La differenza tra l’angelo e l’uomo
Delle gerarchie angeliche, descritte dall’Areopagita, san Tommaso d’Aquino offre un’acuta chiave di lettura teologica: «alla prima gerarchia spetta considerare il fine; alla gerarchia di mezzo, disporre universalmente le cose da fare; all’ultima, invece, applicare le disposizioni agli effetti, e cioè eseguire l’opera» (S.Th., I, 108, 6). Se insomma è vero, come afferma Matteo nel Vangelo (18, 10) che gli «angeli nel cielo vedono sempre la faccia del Padre mio [di Gesù]», alcuni angeli lo vedono con perfezione maggiore ed altri con perfezione minore. Questo accade non perché Dio sia parziale o ingiusto, ma perché la provvidenza ha disposto che non tutte le creature abbiano lo stesso grado di perfezione e, quindi, la stessa capacità introspettiva.
Per questo motivo, agli angeli dei tre cori più vicini alla maestà di Dio è dato di poter contemplare la sapienza con la perfezione maggiore, a quelli invece dei cori intermedi Dio ha concesso di poter disporre della creazione. Gli ultimi tre cori hanno un contatto diretto con gli uomini ed eseguono le opere della sapienza divina. Eppure nessun angelo è stato escluso dalla visione di Dio, nella misura in cui egli la può recepire, in quanto tutti i beati vedono Dio faccia a faccia. Gli angeli inoltre, afferma san Tommaso, conoscono in modo diverso: «gli angeli superiori hanno una conoscenza più universale della verità rispetto agli angeli di classe inferiore». Per quanto riguarda, invece, «la conoscenza di Dio in se stesso, il quale tutti gli angeli vedono nello stesso modo – nella Sua Essenza – non esiste distinzione gerarchica tra gli angeli».

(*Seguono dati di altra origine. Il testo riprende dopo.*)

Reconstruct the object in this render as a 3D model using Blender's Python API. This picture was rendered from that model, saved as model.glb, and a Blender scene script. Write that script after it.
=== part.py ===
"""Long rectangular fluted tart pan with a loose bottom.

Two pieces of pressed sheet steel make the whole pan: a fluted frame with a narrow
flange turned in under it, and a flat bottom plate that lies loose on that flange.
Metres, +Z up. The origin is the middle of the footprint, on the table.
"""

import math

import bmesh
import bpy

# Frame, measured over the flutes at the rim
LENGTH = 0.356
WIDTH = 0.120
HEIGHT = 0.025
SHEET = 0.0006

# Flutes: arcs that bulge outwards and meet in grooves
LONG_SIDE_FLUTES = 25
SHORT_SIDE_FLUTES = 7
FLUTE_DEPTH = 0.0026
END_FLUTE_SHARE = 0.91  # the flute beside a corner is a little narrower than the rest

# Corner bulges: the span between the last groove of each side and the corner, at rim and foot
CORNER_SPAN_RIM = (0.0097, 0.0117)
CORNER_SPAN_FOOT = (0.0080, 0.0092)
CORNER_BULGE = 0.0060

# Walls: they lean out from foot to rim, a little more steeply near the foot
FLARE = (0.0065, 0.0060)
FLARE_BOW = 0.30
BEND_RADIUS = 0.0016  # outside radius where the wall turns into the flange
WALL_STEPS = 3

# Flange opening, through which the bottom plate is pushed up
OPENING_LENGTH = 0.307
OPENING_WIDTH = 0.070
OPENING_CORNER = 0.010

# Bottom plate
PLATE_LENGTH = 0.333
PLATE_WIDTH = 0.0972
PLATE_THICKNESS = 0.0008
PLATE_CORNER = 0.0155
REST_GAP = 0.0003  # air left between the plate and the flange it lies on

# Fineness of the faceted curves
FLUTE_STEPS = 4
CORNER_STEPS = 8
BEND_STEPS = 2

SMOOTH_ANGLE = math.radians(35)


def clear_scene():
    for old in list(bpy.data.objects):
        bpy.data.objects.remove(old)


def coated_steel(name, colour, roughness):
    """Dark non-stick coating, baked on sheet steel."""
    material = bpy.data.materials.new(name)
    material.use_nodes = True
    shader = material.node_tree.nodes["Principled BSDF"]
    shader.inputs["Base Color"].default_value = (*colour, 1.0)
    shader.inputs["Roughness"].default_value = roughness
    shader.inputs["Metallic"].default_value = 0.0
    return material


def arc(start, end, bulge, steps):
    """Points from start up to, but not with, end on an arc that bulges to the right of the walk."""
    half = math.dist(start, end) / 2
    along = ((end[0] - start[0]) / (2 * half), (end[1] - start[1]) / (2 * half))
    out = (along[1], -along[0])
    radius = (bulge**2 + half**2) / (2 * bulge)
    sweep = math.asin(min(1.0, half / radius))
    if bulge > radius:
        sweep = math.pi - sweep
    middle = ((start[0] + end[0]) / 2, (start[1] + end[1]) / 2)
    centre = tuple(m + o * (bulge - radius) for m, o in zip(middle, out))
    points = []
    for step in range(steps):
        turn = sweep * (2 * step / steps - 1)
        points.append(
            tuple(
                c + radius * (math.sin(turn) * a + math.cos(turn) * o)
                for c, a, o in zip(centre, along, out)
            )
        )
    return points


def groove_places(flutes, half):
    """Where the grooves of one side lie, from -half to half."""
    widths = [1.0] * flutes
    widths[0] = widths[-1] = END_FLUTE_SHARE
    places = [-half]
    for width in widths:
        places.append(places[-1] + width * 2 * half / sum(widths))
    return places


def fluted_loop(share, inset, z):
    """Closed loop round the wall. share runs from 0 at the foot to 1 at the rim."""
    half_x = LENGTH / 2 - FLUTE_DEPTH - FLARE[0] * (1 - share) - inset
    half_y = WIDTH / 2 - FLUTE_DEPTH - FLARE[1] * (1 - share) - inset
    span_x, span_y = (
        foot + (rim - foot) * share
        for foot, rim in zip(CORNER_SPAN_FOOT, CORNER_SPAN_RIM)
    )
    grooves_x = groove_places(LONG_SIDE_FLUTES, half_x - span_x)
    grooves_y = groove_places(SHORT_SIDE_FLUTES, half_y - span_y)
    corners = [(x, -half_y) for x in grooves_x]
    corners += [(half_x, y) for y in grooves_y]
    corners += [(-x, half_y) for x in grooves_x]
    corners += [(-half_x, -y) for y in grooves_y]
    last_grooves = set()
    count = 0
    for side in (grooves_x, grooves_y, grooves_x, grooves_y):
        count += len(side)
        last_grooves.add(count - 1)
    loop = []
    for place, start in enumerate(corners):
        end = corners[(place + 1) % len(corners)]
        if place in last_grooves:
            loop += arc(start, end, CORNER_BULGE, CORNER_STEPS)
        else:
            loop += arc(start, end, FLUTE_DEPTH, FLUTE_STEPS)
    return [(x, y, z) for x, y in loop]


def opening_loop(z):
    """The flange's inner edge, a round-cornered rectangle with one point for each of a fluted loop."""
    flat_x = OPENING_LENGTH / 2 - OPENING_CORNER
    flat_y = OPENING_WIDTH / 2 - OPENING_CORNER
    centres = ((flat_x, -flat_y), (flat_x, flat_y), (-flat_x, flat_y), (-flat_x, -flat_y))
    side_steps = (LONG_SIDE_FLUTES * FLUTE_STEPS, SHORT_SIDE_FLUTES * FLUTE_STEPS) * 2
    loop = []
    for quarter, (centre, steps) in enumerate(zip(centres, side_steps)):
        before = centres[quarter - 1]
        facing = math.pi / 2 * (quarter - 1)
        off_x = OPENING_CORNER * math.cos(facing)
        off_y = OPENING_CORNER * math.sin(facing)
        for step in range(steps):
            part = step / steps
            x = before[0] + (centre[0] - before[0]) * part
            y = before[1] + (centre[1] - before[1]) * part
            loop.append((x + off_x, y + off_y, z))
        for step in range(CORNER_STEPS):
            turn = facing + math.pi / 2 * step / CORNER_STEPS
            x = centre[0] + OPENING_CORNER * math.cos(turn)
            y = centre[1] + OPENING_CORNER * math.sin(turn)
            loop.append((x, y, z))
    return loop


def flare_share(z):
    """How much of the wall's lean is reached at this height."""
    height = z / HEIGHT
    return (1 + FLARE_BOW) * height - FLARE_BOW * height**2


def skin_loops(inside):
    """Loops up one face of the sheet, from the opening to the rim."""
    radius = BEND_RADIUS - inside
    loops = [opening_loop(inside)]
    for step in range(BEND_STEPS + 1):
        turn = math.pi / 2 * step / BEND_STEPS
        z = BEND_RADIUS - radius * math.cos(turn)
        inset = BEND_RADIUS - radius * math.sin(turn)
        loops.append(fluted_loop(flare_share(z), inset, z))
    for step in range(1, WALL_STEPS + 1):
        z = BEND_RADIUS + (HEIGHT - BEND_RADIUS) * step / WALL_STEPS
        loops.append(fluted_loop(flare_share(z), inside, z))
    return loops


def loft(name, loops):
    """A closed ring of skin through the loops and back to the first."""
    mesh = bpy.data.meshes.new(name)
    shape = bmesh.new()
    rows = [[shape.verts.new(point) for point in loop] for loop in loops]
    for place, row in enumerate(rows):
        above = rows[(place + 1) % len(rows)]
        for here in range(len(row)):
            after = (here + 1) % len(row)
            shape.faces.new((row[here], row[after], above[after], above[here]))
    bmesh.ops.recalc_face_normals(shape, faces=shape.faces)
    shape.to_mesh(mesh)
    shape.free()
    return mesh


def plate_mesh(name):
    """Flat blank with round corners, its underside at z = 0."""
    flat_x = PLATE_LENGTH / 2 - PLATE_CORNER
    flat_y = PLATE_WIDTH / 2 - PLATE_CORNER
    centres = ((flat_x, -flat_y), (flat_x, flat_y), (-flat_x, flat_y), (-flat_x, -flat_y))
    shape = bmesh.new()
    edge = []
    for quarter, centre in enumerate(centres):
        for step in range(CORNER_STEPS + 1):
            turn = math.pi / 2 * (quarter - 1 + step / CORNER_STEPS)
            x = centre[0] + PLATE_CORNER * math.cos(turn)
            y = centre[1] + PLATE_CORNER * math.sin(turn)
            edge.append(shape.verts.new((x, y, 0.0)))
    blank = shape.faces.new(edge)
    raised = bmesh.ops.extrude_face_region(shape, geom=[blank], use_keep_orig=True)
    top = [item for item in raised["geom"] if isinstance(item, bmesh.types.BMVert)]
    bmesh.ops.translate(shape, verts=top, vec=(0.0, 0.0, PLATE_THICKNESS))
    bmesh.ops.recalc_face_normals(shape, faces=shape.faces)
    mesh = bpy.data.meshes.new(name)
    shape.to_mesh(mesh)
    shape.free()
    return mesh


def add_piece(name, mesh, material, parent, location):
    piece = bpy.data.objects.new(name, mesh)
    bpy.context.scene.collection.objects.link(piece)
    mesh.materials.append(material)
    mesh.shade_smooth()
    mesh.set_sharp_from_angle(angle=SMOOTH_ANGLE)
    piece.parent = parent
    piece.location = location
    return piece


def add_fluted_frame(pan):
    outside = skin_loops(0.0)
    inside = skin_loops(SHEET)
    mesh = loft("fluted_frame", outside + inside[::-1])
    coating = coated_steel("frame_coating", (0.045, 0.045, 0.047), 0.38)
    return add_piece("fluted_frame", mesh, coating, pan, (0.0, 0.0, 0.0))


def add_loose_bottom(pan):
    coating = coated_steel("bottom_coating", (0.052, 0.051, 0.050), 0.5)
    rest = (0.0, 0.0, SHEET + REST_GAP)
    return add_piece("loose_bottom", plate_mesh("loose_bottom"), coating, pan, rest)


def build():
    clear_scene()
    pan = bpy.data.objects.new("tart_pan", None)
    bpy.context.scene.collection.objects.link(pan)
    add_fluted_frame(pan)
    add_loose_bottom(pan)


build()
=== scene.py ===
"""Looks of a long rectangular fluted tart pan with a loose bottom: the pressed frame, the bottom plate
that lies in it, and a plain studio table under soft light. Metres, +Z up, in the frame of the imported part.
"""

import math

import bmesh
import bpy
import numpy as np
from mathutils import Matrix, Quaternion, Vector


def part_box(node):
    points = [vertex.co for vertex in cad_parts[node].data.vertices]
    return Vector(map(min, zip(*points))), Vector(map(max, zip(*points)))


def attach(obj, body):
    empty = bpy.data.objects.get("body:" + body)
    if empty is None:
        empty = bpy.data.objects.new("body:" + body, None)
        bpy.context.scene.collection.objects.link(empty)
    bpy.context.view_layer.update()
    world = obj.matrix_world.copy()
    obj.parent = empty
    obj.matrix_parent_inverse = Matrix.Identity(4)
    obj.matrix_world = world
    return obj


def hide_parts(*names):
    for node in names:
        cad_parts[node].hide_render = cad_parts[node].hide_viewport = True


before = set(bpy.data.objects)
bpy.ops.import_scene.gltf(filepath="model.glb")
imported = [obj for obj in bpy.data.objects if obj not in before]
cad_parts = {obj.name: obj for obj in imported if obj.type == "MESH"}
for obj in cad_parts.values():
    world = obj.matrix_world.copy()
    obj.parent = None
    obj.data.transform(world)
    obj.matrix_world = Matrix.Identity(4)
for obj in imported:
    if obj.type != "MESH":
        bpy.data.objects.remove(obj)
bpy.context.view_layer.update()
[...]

San Bonaventura da Bagnoregio riconosce negli angeli «quattro attributi»: la «semplicità dell’essenza», la «distinzione personale», la «memoria, l’intelligenza e la volontà» e la «libertà dell’arbitrio» (Breviloquium, II, 6). La differenza con la natura umana è data dal fatto che l’uomo non è semplice nell’essenza, ma è composto da organi, nonché è costituito da una parte materiale (corpo) e da una spirituale (anima). Un’altra differenza concerne la minore perfezione e la mortalità. Bonaventura elenca, quanto agli angeli, altri quattro attributi associati ai primi: la «potenza nell’operare», lo «zelo nel servire», la «perspicacia nel conoscere» e l’«immutabilità, tanto nel bene quanto nel male, dopo la scelta». Qua si vede meglio la differenza uomo-angelo. L’angelo è più potente, conosce meglio ed è più zelante dell’uomo. L’angelo inoltre, con un unico atto della volontà, sceglie immediatamente il bene o il male – e tale scelta è definitiva poiché, conoscendo Dio per visione, sa esattamente cosa riceve o a cosa rinuncia. L’uomo, al contrario, a causa della propria imperfezione, nella scelta tra il bene e il male, decide parzialmente e ha del tempo per il pentimento.